#### [TASK DIRECTIONS]
Write out exactly the lines between the line containing "base_shell();" and the line containing "from typing import Callable, Sequence", including both of those lines, and nothing more.

#### [SUPPLIED DATA]

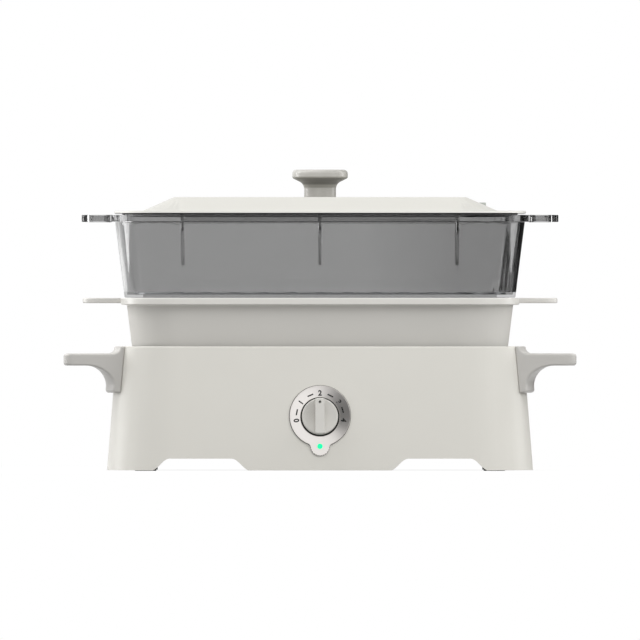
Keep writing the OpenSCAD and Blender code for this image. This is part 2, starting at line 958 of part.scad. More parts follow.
module control_knob() {
    lift = 0.6;
    color("#cfccc6")
        on_front(knob_z)
            difference() {
                union() {
                    translate([0, 0, lift])
                        cylinder(h = skirt_h - lift, r = knob_r);
                    intersection() {
                        translate([0, 0, lift])
                            cylinder(h = knob_h - lift, r = knob_r);
                        translate([-bar_w / 2, -knob_r, lift])
                            cube([bar_w, 2 * knob_r, knob_h]);
                    }
                }
                tube(lift - 1, skirt_h - 1.5, knob_r - 2, shaft_r + 2.2);
                translate([0, 0, lift - 1])
                    cylinder(h = 3, r = knob_r - 2);
                translate([0, 0, lift])
                    cylinder(h = shaft_front - lift, r = shaft_r + 0.02);
                translate([0, knob_r - 3.7, knob_h - 0.3])
                    pointer_drop(1, 0.02);
            }
}

// A drop: a disc with a point towards the scale
module pointer_drop(h, extra) {
    r = 1.1 + extra;
    cylinder(h = h, r = r);
    linear_extrude(h)
        polygon([[-0.7 * r, 0], [0.7 * r, 0], [0.7 * r, 0.7 * r], [0, 1.9 * r], [-0.7 * r, 0.7 * r]]);
}

module knob_pointer() {
    color("#9a9892")
        on_front(knob_z)
            translate([0, knob_r - 3.7, knob_h - 0.3])
                pointer_drop(0.3, 0);
}

// Power inlet

module inlet_housing() {
    color("#1d1d1f")
        on_side(1, inlet_z)
            difference() {
                union() {
                    translate([-inlet_w / 2, -inlet_h / 2, inlet_back])
                        cube([inlet_w, inlet_h, inlet_face - inlet_back]);
                    translate([-flange_half, -inlet_h / 2 - 2, pad_back - 2])
                        cube([2 * flange_half, inlet_h + 4, 2]);
                }
                translate([-inlet_w / 2 + inlet_t, -inlet_h / 2 + inlet_t, inlet_back + 4])
                    cube([inlet_w - 2 * inlet_t, inlet_h - 2 * inlet_t, 30]);
                for (s = [-1, 1]) {
                    translate([s * pin_half, 0, inlet_back - 1])
                        cylinder(h = 6, r = contact_r);
                    translate([s * (inlet_w / 2 + 3), 0, pad_back - 3])
                        cylinder(h = 4, r = 1 + screw_gap);
                }
            }
}

module inlet_pins() {
    color("#c9a24a")
        on_side(1, inlet_z)
            for (s = [-1, 1])
                translate([s * pin_half, 0, contact_back])
                    cylinder(h = -4 - contact_back, r = contact_r);
}

module inlet_screws() {
    color("#8f9295")
        on_side(1, inlet_z)
            for (s = [-1, 1])
                translate([s * (inlet_w / 2 + 3), 0, pad_back - 2])
                    screw(2.2, 1.4, 0.9, 3.6);
}

// Internal wires

wire_r = 1.3;

// Point of a smooth curve through all points, at place k + t between points k and k + 1
function along(points, k, t) =
    let (
        last = len(points) - 1,
        a = k > 0 ? points[k - 1] : 2 * points[0] - points[1],
        b = points[k],
        c = points[k + 1],
        d = k + 2 > last ? 2 * points[last] - points[last - 1] : points[k + 2]
    )
        0.5 * (2 * b + (c - a) * t + (2 * a - 5 * b + 4 * c - d) * t * t
            + (3 * b - a - 3 * c + d) * t * t * t);

function unit(v) = v / norm(v);

// A round wire along a smooth curve through the points, with flat ends
module wire(points) {
    parts = 4;
    sides = 8;
    lean_to = [0.3, 0.93, 0.2];
    spans = len(points) - 1;
    stops = [for (k = [0 : spans - 1], j = [0 : parts - 1]) [k, j / parts]];
    path = concat([for (s = stops) along(points, s[0], s[1])], [points[spans]]);
    count = len(path);
    rings = [for (i = [0 : count - 1])
        let (
            ahead = i == 0 ? points[1] - points[0]
                : i == count - 1 ? points[spans] - points[spans - 1]
                : path[i + 1] - path[i - 1],
            across = unit(cross(unit(ahead), lean_to)),
            up = cross(across, unit(ahead))
        )
            [for (n = [0 : sides - 1])
                path[i] + wire_r * (cos(360 * n / sides) * up + sin(360 * n / sides) * across)]];
    loft(rings);
}

// Point at x, up and out in a wall's frame, given in the housing's frame
function front_point(x, up, out) = [
    x,
    -base_at(knob_z)[1] + up * sin(wall_lean) - out * cos(wall_lean),
    knob_z + up * cos(wall_lean) + out * sin(wall_lean)
];
function side_point(y, out) = [
    base_at(inlet_z)[0] + out * cos(wall_lean),
    y,
    inlet_z + out * sin(wall_lean)
];

module wire_harness() {
    tab_end = switch_back - tab_len;
    low_z = cover_top + wire_rise;
    pin_end = pin_top - pin_l;
    fuse_z = plate_z - fuse_t / 2;
    color("#a33b32")
        in_base() {
            wire([
                side_point(-pin_half, contact_back), side_point(-pin_half, contact_back - 8),
                [0.366 * pot_w, -0.18 * pot_d, low_z], [0.122 * pot_w, -0.338 * pot_d, low_z],
                front_point(8, 0, tab_end - 8), front_point(8, 0, tab_end)
            ]);
            wire([
                front_point(-8, 0, tab_end), front_point(-8, 0, tab_end - 8),
                [-0.079 * pot_w, -0.225 * pot_d, low_z + 8],
                [-0.079 * pot_w, -0.063 * pot_d, low_z + 12],
                [-0.067 * pot_w, 0.018 * pot_d, 0.61 * plate_z],
                [fuse_x - 10, 0.068 * pot_d, 0.67 * plate_z],
                [fuse_x - 4, 0, 0.852 * plate_z], [fuse_x - 5, 0, fuse_z], [fuse_x, 0, fuse_z]
            ]);
            wire([
                [fuse_x + fuse_l, 0, fuse_z], [fuse_x + fuse_l + 6, 0, fuse_z],
                [0.165 * pot_w, -0.036 * pot_d, 0.67 * plate_z],
                [elbow_x, -heater_half, pin_end - 8], [elbow_x, -heater_half, pin_end]
            ]);
            wire([
                side_point(pin_half, contact_back), side_point(pin_half, contact_back - 8),
                [0.335 * pot_w, 0.108 * pot_d, low_z + 6], [elbow_x, heater_half, pin_end - 8],
                [elbow_x, heater_half, pin_end]
            ]);
        }
}

// Pot

module pot() {
    tab_tip = pot_at(rim_z)[0] + rim_out + tab_reach;
    foot = grown(pot_at(pot_z), -pot_bevel);
    bevel_z = pot_z + pot_bevel;
    inner_z = pot_z + pot_floor_t;
    inner_bevel_z = inner_z + pot_bevel;
    overlap = pot_bevel / 2;
    bevel_grow = (pot_at(bevel_z)[0] - foot[0]) / pot_bevel;
    inner_wall = grown(pot_at(inner_bevel_z), -pot_t);
    color("#c9c7c2")
        in_base()
            difference() {
                union() {
                    leaning(pot_z, bevel_z, foot, bevel_grow);
                    slab(pot_z + overlap, bevel_z + overlap, grown(foot, overlap));
                    leaning(bevel_z, rim_top - tab_t / 2, pot_at(bevel_z), pot_grow);
                    slab(rim_z, rim_top, grown(pot_at(rim_z), rim_out));
                    slab(rim_top - tab_t, rim_top, [tab_tip, tab_l / 2, tab_r]);
                }
                leaning(inner_z, inner_bevel_z, grown(inner_wall, -pot_bevel), 1);
                leaning(inner_bevel_z, rim_top + 1, inner_wall, pot_grow);
            }
}

// Steamer

module steamer_box() {
    inner_z = steamer_z + steamer_t;
    skirt_z = steamer_z - skirt_depth;
    skirt = grown(pot_at(skirt_z), -pot_t - 0.7);
    loop_tip = steamer_rim[0] + loop_reach;
    rib_foot_z = steamer_top - rib_depth / steamer_grow;
    color([0.45, 0.46, 0.47, 0.55])
        in_base()
            difference() {
                union() {
                    leaning(skirt_z, steamer_z + 0.5, skirt, 0);
                    leaning(steamer_z, steamer_rim_z, steamer_at(steamer_z), steamer_grow);
                    slab(steamer_rim_z, steamer_top, steamer_rim);
                    slab(steamer_rim_z, steamer_top, [loop_tip, loop_l / 2, 10]);
                }
                slab(skirt_z - 1, inner_z + 1, grown(skirt, -10));
                leaning(skirt_z - 1, steamer_z, grown(skirt, -steamer_t), 0);
                difference() {
                    leaning(
                        inner_z, steamer_top + 1,
                        grown(steamer_at(inner_z), -steamer_t), steamer_grow
                    );
                    for (side = [-1, 1], i = [-1 : 1])
                        stacking_rib(side, i * rib_pitch, rib_foot_z);
                }
                for (side = [-1, 1])
                    translate([side * (steamer_rim[0] + (loop_reach - loop_bar) / 2 + 1), 0, 0])
                        slab(
                            steamer_rim_z - 1, steamer_top + 1,
                            [(loop_reach - loop_bar) / 2 - 1, loop_l / 2 - loop_bar, 5]
                        );
            }
}

// A rib whose inner edge is upright, so that it runs out where the leaning wall meets it
module stacking_rib(side, x, foot_z) {
    inner = steamer_at(steamer_top)[1] - steamer_t - rib_depth;
    translate([x - rib_t / 2, 0, 0])
        rotate([90, 0, 90])
            linear_extrude(rib_t)
                polygon([
                    [side * inner, foot_z - 6], [side * inner, steamer_top],
                    [side * (inner + 30), steamer_top], [side * (inner + 30), foot_z - 6]
                ]);
}

module steam_tray() {
    plan = grown(steamer_at(steamer_z + steamer_t), -steamer_t - tray_gap);
    nx = floor((plan[0] - 14) / tray_pitch);
    ny = floor((plan[1] - 14) / tray_pitch);
    color("#c8cacc")
        in_base()
            difference() {
                slab(tray_z, tray_z + tray_t, plan);
                for (i = [-nx : nx], j = [-ny : ny])
                    if (abs(i) < nx || abs(j) < ny)
                        translate([i * tray_pitch, j * tray_pitch, tray_z - 1])
                            cylinder(h = tray_t + 2, r = tray_hole_r);
            }
}

// Lid

module lid_panel() {
    slope = -slope_w / dome_h;
    hollow_z = dome_z - lid_t;
    low_z = border_z - 1;
    color("#e8e6e1")
        in_base()
            difference() {
                union() {
                    slab(border_z, dome_z, lid_edge);
                    leaning(dome_z, lid_top, dome_foot, slope);
                }
                leaning(low_z, lid_top - lid_t, grown(dome_foot, (low_z - hollow_z) * slope), slope);
                translate([0, 0, lid_top - lid_t - 1])
                    cylinder(h = lid_t + 2, r = lid_screw_r + screw_gap);
                translate([vent_x, 0, border_z])
                    cylinder(h = dome_h, r = vent_r - 1 + screw_gap);
            }
}

module lid_seal() {
    reach = steamer_at(steamer_top)[0] - steamer_t - rib_depth;
    seat = [reach + 1, reach + 1 - (pot_w - pot_d) / 2, steamer_at(steamer_top)[2] - steamer_t - rib_depth + 1];
    color("#3b3b3a")
        in_base() {
            ring(seal_z, border_z, seat, grown(seat, -8));
            ring(seal_z - lip_depth, seal_z, grown(seat, -2), grown(seat, -5));
        }
}

module lid_knob() {
    curve = 5.5;
    corner = 3.6;
    under_z = lid_knob_h - head_h;
    color("#b9b7b1")
        in_base()
            translate([0, 0, lid_top])
                difference() {
                    rotate_extrude()
                        polygon(concat(
                            [[0, 0], [neck_r, 0]],
                            [for (t = [0 : 15 : 60])
                                [neck_r + curve * (1 - cos(t)), under_z - curve + curve * sin(t)]],
                            [for (t = [-60 : 15 : 0])
                                [head_r - corner + corner * cos(t), under_z + corner + corner * sin(t)]],
                            [for (t = [0 : 15 : 90])
                                [head_r - corner + corner * cos(t), lid_knob_h - corner + corner * sin(t)]],
                            [[0, lid_knob_h]]
                        ));
                    translate([0, 0, -1])
                        cylinder(h = 13.5, r = lid_screw_r + 0.02);
                }
}

module knob_washer() {
    color("#55565a")
        in_base()
            tube(lid_top - lid_t - washer_t, lid_top - lid_t, washer_r, lid_screw_r + screw_gap);
}

module lid_screw() {
    color("#8f9295")
        in_base()
            translate([0, 0, lid_top - lid_t - washer_t])
                screw(4.2, 2.4, lid_screw_r, lid_t + washer_t + 12);
}

module steam_vent() {
    slope = slope_w / dome_h;
    top_z = lid_top - (vent_x - vent_r - dome_foot[0] + slope_w) / slope + 0.5;
    under_z = lid_top - lid_t - (vent_x + vent_r - dome_foot[0] + slope_w) / slope;
    color("#8d958e")
        in_base()
            translate([vent_x, 0, 0])
                difference() {
                    union() {
                        difference() {
                            translate([0, 0, border_z])
                                cylinder(h = top_z - border_z, r = vent_r);
                            translate([-vent_x, 0, 0])
                                leaning(dome_z - 4, lid_top, grown(dome_foot, 4 * slope), -slope);
                        }
                        translate([0, 0, under_z - 1])
                            cylinder(h = top_z - under_z, r = vent_r - 1);
                    }
                    translate([0, 0, under_z - 2])
                        cylinder(h = top_z, r = 1);
                }
}

base_shell();
bottom_cover();
cover_screws();
rubber_feet();
well_liner();
heating_plate();
heater_tube();
heater_pins();
plate_spacers();
plate_screws();
probe_holder();
probe_cap();
probe_sensor();
probe_spring();
thermal_fuse();
fuse_clip();
left_handle();
right_handle();
handle_screws();
dial_plate();
lamp_lens();
lamp();
lamp_board();
switch_bracket();
thermostat();
switch_tabs();
bush_nut();
knob_shaft();
control_knob();
knob_pointer();
inlet_housing();
inlet_pins();
inlet_screws();
wire_harness();
pot();
steamer_box();
steam_tray();
lid_panel();
lid_seal();
lid_knob();
knob_washer();
lid_screw();
steam_vent();
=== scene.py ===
"""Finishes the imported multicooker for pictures.

It gives the pieces soft edges and real surfaces, prints the dial, and sets up camera and light.
Sizes are in millimetres until a piece is done, and in metres from then on.
"""

from __future__ import annotations

import json
import logging
import math
from dataclasses import dataclass
from enum import Enum
from typing import Callable, Sequence

import bmesh
import bpy
from mathutils import Matrix, Vector

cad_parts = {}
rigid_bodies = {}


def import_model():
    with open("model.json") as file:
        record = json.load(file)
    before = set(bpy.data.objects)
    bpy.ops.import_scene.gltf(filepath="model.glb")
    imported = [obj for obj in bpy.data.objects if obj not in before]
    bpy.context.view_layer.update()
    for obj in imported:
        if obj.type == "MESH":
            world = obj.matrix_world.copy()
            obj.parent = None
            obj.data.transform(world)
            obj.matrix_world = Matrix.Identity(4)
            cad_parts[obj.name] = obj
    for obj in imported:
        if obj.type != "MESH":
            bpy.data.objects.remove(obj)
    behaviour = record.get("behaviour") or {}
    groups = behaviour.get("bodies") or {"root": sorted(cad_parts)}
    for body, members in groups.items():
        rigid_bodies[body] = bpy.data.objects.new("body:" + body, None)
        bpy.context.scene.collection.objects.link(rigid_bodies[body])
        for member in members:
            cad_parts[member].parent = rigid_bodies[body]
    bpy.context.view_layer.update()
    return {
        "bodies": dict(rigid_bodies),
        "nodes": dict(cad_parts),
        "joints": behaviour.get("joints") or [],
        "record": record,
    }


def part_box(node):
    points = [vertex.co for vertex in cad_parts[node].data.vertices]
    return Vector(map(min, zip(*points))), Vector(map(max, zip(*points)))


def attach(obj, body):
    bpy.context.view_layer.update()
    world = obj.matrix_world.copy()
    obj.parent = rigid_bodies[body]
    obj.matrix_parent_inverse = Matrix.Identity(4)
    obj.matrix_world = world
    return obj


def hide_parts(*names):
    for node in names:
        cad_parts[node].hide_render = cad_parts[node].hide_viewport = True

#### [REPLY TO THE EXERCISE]
base_shell();
bottom_cover();
cover_screws();
rubber_feet();
well_liner();
heating_plate();
heater_tube();
heater_pins();
plate_spacers();
plate_screws();
probe_holder();
probe_cap();
probe_sensor();
probe_spring();
thermal_fuse();
fuse_clip();
left_handle();
right_handle();
handle_screws();
dial_plate();
lamp_lens();
lamp();
lamp_board();
switch_bracket();
thermostat();
switch_tabs();
bush_nut();
knob_shaft();
control_knob();
knob_pointer();
inlet_housing();
inlet_pins();
inlet_screws();
wire_harness();
pot();
steamer_box();
steam_tray();
lid_panel();
lid_seal();
lid_knob();
knob_washer();
lid_screw();
steam_vent();
=== scene.py ===
"""Finishes the imported multicooker for pictures.

It gives the pieces soft edges and real surfaces, prints the dial, and sets up camera and light.
Sizes are in millimetres until a piece is done, and in metres from then on.
"""

from __future__ import annotations

import json
import logging
import math
from dataclasses import dataclass
from enum import Enum
from typing import Callable, Sequence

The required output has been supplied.